Source excerpt
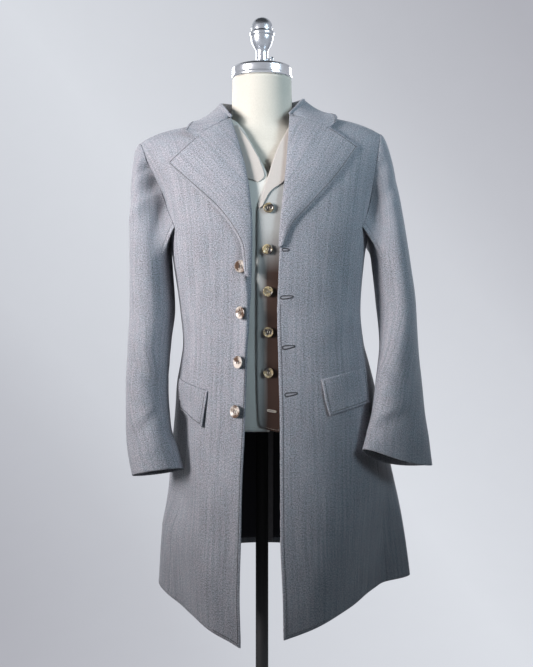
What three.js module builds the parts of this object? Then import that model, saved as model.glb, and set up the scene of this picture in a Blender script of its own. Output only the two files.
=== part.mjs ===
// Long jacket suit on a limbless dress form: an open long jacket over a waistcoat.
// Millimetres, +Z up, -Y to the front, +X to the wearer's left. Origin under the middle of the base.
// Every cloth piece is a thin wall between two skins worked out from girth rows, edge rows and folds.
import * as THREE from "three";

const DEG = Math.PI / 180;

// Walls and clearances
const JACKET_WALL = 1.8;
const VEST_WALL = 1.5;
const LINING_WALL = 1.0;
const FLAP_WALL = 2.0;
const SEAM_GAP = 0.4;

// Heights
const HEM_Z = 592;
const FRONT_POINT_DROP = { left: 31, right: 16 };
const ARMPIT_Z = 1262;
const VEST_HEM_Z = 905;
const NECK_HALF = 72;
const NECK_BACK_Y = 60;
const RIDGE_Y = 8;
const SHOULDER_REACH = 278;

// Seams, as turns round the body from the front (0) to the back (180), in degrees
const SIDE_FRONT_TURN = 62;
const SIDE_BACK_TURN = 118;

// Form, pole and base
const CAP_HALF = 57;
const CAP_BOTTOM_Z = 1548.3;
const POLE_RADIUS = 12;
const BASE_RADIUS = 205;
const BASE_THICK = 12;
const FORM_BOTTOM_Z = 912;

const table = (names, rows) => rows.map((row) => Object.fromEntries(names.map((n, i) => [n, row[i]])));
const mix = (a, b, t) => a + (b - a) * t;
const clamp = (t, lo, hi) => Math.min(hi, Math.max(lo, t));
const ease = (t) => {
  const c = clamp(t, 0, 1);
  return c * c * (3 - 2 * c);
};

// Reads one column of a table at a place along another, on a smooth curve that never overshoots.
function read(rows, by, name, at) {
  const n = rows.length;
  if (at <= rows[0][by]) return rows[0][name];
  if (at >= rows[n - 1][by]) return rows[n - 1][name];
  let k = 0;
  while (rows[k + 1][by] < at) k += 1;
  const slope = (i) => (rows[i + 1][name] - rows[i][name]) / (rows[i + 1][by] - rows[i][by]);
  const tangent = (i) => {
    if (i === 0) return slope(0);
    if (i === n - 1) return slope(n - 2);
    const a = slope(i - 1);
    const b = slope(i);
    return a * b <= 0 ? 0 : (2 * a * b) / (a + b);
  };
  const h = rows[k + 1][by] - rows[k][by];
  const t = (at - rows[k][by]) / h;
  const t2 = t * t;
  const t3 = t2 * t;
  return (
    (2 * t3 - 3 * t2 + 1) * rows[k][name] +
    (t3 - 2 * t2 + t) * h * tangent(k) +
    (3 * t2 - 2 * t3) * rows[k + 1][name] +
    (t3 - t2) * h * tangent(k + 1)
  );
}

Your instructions
Reproduce the listing shown above in its entirety, exactly.

Output of the exercise
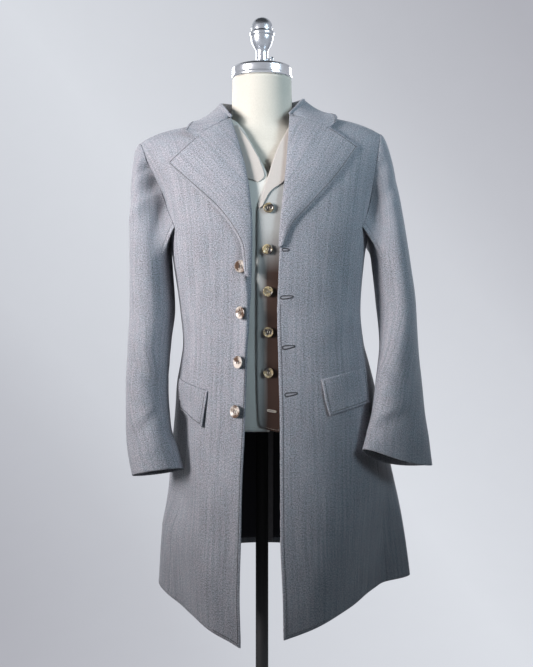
What three.js module builds the parts of this object? Then import that model, saved as model.glb, and set up the scene of this picture in a Blender script of its own. Output only the two files.
=== part.mjs ===
// Long jacket suit on a limbless dress form: an open long jacket over a waistcoat.
// Millimetres, +Z up, -Y to the front, +X to the wearer's left. Origin under the middle of the base.
// Every cloth piece is a thin wall between two skins worked out from girth rows, edge rows and folds.
import * as THREE from "three";

const DEG = Math.PI / 180;

// Walls and clearances
const JACKET_WALL = 1.8;
const VEST_WALL = 1.5;
const LINING_WALL = 1.0;
const FLAP_WALL = 2.0;
const SEAM_GAP = 0.4;

// Heights
const HEM_Z = 592;
const FRONT_POINT_DROP = { left: 31, right: 16 };
const ARMPIT_Z = 1262;
const VEST_HEM_Z = 905;
const NECK_HALF = 72;
const NECK_BACK_Y = 60;
const RIDGE_Y = 8;
const SHOULDER_REACH = 278;

// Seams, as turns round the body from the front (0) to the back (180), in degrees
const SIDE_FRONT_TURN = 62;
const SIDE_BACK_TURN = 118;

// Form, pole and base
const CAP_HALF = 57;
const CAP_BOTTOM_Z = 1548.3;
const POLE_RADIUS = 12;
const BASE_RADIUS = 205;
const BASE_THICK = 12;
const FORM_BOTTOM_Z = 912;

const table = (names, rows) => rows.map((row) => Object.fromEntries(names.map((n, i) => [n, row[i]])));
const mix = (a, b, t) => a + (b - a) * t;
const clamp = (t, lo, hi) => Math.min(hi, Math.max(lo, t));
const ease = (t) => {
  const c = clamp(t, 0, 1);
  return c * c * (3 - 2 * c);
};

// Reads one column of a table at a place along another, on a smooth curve that never overshoots.
function read(rows, by, name, at) {
  const n = rows.length;
  if (at <= rows[0][by]) return rows[0][name];
  if (at >= rows[n - 1][by]) return rows[n - 1][name];
  let k = 0;
  while (rows[k + 1][by] < at) k += 1;
  const slope = (i) => (rows[i + 1][name] - rows[i][name]) / (rows[i + 1][by] - rows[i][by]);
  const tangent = (i) => {
    if (i === 0) return slope(0);
    if (i === n - 1) return slope(n - 2);
    const a = slope(i - 1);
    const b = slope(i);
    return a * b <= 0 ? 0 : (2 * a * b) / (a + b);
  };
  const h = rows[k + 1][by] - rows[k][by];
  const t = (at - rows[k][by]) / h;
  const t2 = t * t;
  const t3 = t2 * t;
  return (
    (2 * t3 - 3 * t2 + 1) * rows[k][name] +
    (t3 - 2 * t2 + t) * h * tangent(k) +
    (3 * t2 - 2 * t3) * rows[k + 1][name] +
    (t3 - t2) * h * tangent(k + 1)
  );
}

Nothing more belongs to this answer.